Moreover C++11 provides a syntax for the definition of functions on the fly in the code (lambda functions). This can be done for input_of and output_of. This leads to rewrite the code as this.

typedef char                    Input;
typedef std::string             Output;
typedef std::pair<Input,Output> Data;
typedef std::vector<Data>       Samples;
 
int main(...) {
  Samples basis;
 
  // Let us fill the basis.
  basis.resize(100);
  for(auto& data : basis){
    data.first  = // init some input here
    data.second = // init some output here
  }
 
  // Let us set up a shuffled basis.
  auto shuffled = gaml::shuffle(basis.begin(),basis.end());
 
  // Let us compute something
  Funny funny;
  risk = gaml::some_algo(funny,
                         shuffled.begin(), shuffled.end(), 
                 [](const Data& data) -> const Input&  {return data.first;},
                 [](const Data& data) -> const Output& {return data.second;});
}

the documentation

The user manual of the gaml library consists of a set of examples, available in this documentation.

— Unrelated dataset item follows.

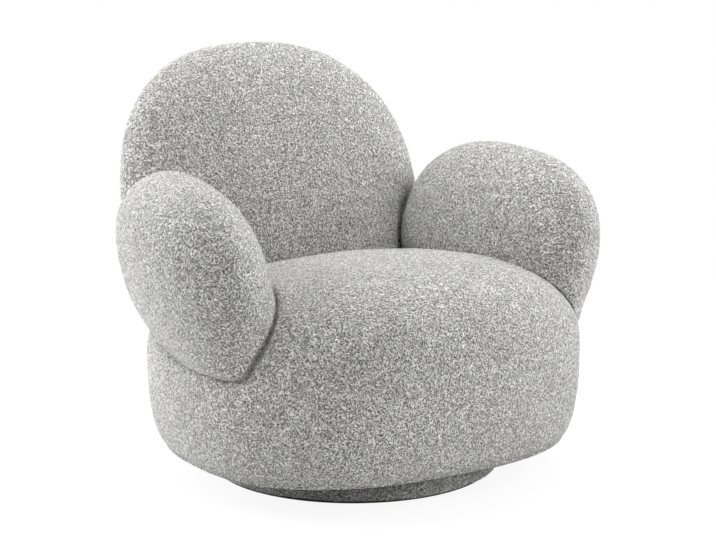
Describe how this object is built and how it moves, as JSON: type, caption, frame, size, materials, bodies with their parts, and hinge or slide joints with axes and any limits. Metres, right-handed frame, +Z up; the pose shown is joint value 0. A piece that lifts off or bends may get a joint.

They are ordered, and they should be read in that order to get a comprehensive overview of the gaml features.

Conclusion

The use of gaml implies invoking templates that can by intricated. Thanks to C++11 syntactical elements (as auto), this intrication can be hidden to the user so that the code is kept readible. The code expresses naturally the machine learning methodological concepts, and type checking ensures that they are not misused. Once compiled, as all the type checking effort is made at compiling time, the executable is safe and efficient.